Defendant asserts that even if the information received from the wells actually drilled is the measure of value of the benefit, the court's valuation of that benefit was inadequate. However, the evidence on this issue was conflicting. Plaintiff admitted in his motion for new trial that if well No. 1, when completed in the correct location, turned out to be a dry hole, then lessees of tracts adjacent to plaintiff's had agreed to pay $5,000 each in "dry hole" contributions, or payments for drilling costs, in exchange for access to the geologic information derived therefrom.

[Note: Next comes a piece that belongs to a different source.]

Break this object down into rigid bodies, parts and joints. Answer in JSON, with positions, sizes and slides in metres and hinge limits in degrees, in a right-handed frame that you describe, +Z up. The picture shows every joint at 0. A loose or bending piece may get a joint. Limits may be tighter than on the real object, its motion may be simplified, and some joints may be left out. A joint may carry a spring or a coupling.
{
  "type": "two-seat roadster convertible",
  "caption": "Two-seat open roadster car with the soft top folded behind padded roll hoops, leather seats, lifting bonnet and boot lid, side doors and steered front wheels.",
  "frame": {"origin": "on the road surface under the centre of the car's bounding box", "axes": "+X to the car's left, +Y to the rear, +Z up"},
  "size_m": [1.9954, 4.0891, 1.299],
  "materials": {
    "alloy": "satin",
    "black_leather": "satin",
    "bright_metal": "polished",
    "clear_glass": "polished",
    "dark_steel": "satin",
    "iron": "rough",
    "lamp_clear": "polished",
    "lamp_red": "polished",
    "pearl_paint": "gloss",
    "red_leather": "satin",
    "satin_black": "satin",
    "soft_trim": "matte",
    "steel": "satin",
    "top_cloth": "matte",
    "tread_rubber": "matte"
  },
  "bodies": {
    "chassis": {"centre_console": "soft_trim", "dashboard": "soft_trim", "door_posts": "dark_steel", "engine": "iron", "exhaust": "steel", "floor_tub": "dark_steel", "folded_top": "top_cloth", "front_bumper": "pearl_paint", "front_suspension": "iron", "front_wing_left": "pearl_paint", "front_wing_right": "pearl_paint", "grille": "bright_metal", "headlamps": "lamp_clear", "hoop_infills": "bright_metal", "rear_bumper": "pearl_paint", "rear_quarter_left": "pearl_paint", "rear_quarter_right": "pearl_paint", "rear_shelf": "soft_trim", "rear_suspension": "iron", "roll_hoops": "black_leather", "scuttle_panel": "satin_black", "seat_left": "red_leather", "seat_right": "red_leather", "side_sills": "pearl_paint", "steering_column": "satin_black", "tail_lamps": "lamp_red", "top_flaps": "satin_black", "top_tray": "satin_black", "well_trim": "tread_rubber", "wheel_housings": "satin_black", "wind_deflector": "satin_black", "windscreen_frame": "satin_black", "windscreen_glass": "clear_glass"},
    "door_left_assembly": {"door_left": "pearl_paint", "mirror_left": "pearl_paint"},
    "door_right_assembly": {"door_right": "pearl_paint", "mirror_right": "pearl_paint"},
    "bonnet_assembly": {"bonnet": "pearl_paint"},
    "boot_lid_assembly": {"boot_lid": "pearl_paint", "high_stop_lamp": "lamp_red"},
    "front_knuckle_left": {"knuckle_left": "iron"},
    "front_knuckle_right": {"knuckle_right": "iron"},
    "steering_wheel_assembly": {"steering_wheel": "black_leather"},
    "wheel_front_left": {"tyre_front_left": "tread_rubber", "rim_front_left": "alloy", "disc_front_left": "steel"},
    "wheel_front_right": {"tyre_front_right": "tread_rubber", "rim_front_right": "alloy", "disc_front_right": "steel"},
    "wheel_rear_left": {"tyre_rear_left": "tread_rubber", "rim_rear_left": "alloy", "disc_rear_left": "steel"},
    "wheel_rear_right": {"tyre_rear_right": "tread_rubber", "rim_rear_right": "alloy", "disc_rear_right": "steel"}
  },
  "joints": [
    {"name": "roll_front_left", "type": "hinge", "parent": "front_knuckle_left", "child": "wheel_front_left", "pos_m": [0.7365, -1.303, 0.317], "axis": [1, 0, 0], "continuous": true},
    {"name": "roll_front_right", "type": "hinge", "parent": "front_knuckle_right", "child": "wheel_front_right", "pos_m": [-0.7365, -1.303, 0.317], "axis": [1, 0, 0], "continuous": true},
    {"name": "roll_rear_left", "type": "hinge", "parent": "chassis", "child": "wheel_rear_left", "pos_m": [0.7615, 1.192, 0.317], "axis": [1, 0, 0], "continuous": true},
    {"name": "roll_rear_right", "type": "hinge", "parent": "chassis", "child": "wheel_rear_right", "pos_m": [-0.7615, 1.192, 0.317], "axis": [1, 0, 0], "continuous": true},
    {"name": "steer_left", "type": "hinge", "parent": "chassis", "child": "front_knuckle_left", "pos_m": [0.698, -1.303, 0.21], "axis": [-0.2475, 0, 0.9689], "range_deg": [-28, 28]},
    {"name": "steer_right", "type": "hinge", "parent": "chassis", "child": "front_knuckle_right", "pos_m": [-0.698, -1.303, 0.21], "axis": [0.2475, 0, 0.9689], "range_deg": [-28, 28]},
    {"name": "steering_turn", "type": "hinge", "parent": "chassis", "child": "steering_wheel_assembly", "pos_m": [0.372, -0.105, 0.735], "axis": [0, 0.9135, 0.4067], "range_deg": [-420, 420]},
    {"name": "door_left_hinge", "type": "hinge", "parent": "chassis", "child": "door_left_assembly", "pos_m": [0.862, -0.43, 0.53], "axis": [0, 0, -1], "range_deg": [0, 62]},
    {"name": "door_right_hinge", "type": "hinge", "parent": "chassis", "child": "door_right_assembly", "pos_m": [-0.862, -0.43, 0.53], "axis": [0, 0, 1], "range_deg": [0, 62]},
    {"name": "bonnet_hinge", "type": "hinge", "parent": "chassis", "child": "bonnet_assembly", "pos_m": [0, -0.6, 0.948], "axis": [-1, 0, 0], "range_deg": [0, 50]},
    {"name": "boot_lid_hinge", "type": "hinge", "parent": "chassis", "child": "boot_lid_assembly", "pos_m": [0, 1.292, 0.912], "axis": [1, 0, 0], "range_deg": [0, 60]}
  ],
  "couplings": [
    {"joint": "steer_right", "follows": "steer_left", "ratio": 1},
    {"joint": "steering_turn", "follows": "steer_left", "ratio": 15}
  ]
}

Plaintiff testified, however, that the did not enter any reciprocal agreements to pay adjacent lessees such contributions for wells drilled on their lands, and that such information was available to him from a petroleum information service for $30 per month.
 Defendant also contends that he was not able to present adequately evidence of the value of the information received from the improperly located wells because of surprise caused by plaintiff Wickland's negative answer to the following question: "Going to well No. 1 again, did you have any dry hole support?" No objection or expression of surprise was made at the time of this answer, and the evidence sought could have been elicited by the exercise of ordinary diligence by further cross-examination or by production of documentary evidence, known to defendant, showing the dry hole contracts; hence, there was no error in denying defendant's motion for new trial on the grounds of surprise. Schlessman v. Brianard, 104 Colo. 514, 92 P.2d 749. Furthermore, the answer was correct as given to the extent that plaintiff had received no dry hole payments on well No. 1, since it was in the wrong location, and since it was not a dry hole.

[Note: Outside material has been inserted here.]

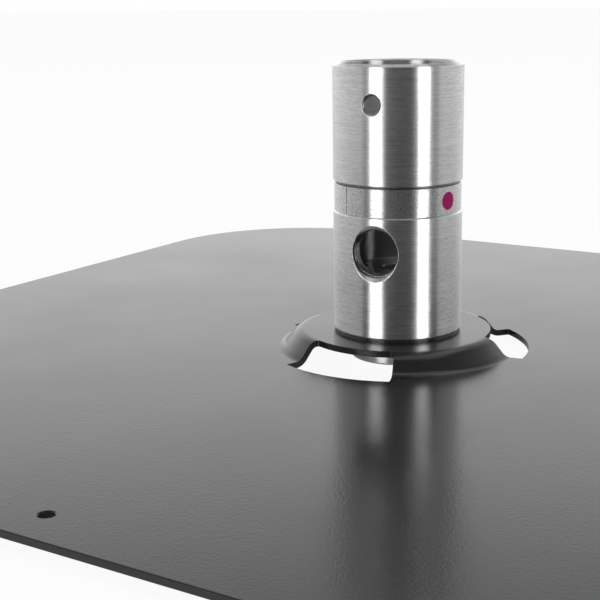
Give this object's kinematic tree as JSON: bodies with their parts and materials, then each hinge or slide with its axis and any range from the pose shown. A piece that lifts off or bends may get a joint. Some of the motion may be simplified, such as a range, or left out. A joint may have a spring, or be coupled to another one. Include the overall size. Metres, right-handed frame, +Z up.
{
  "type": "square stand base with pole socket",
  "caption": "Square steel base plate with rounded corners, a raised boss with arc windows and a metal pole socket whose upper sleeve unscrews.",
  "frame": {"origin": "middle of the base on the floor, under the axis of the pole socket", "axes": "+Z up along the pole socket, plate sides along X and Y, -Y is the front, the side that the two radial holes face"},
  "size_m": [0.4, 0.4, 0.1095],
  "materials": {
    "powder_coat": "charcoal powder coat on steel, fine orange peel, half gloss",
    "tube_metal": "turned and brushed round the axis, satin",
    "band_metal": "bead blasted, matte",
    "fastener_steel": "zinc plated",
    "dark_plastic": "matte",
    "foot_rubber": "matte"
  },
  "bodies": {
    "base": {"base_plate": "powder_coat", "foot_front_left": "foot_rubber", "foot_front_right": "foot_rubber", "foot_rear_left": "foot_rubber", "foot_rear_right": "foot_rubber", "clamp_disc": "tube_metal", "base_bolt": "fastener_steel", "locating_pin_left": "fastener_steel", "locating_pin_right": "fastener_steel", "seat_washer": "dark_plastic", "lower_body": "tube_metal", "marking_band": "band_metal"},
    "ring": {"slip_ring": "dark_plastic"},
    "sleeve": {"upper_sleeve": "tube_metal"}
  },
  "joints": [
    {"name": "sleeve_turn", "type": "hinge", "parent": "base", "child": "ring", "pos_m": [0, 0, 0.067], "axis": [0, 0, 1], "range_deg": [0, 2160]},
    {"name": "sleeve_lift", "type": "slide", "parent": "ring", "child": "sleeve", "axis": [0, 0, 1], "range_m": [0, 0.009]}
  ],
  "couplings": [
    {"joint": "sleeve_lift", "follows": "sleeve_turn", "m_per_rad": 0.00023873}
  ]
}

The court recognized that plaintiff received a benefit from having a "shut-in" gas well, though on the wrong lease, and from receiving geologic information from the holes that were actually drilled. In the face of the conflicting evidence as to the value of the informational benefits received, and the minimal evidence as to the net value to plaintiff of the shut-in gas well, the benefit allowance awarded here was not manifestly erroneous and will therefore not be disturbed on review. Board of County Commissioners v. Wilcox, 35 Colo. App. 215, 533 P.2d 50.
 Defendant next argues that it was error to award plaintiff $3,161, the cost of renewal of plaintiff's original lease after it was discovered that well No. 1 was not on the leased acreage. However, no objection to this item of damages was asserted during trial, nor was it specifically raised in defendant's motion for new trial. Therefore, the issue has not been preserved for review. Howard v. Interstate Development Co., 29 Colo. App. 287, 483 P.2d 1366.
 Plaintiff, in his cross-appeal, asserts that the court erred in disallowing $4,839 paid to his lessor for surface damage. The lessor required payment of this amount as a condition to renewing the lease after it had lapsed. However, plaintiff was obligated to pay for surface damage above $200 under the original lease in any event. The fact that the lessor made payment of this existing obligation a condition precedent to renewal of the lease does not transform this payment into consideration for the lease renewal. See Benford v. Yockey, 63 Colo. 96, 164 P. 725.
We also find no error in the court's conclusion that the plaintiff failed to establish his damages for loss of an option to obtain drilling rights in another lease, which rights were contingent upon well No. 2 being drilled in the proper place, and for the value of plaintiff's time spent in renewing his original lease after it expired. Additionally, we find defendant's appeal not to be frivolous, and therefore deny plaintiff's claim pursuant to C.A.R. 38, for damages and double costs.
JUDGE RULAND and JUDGE BERMAN concur.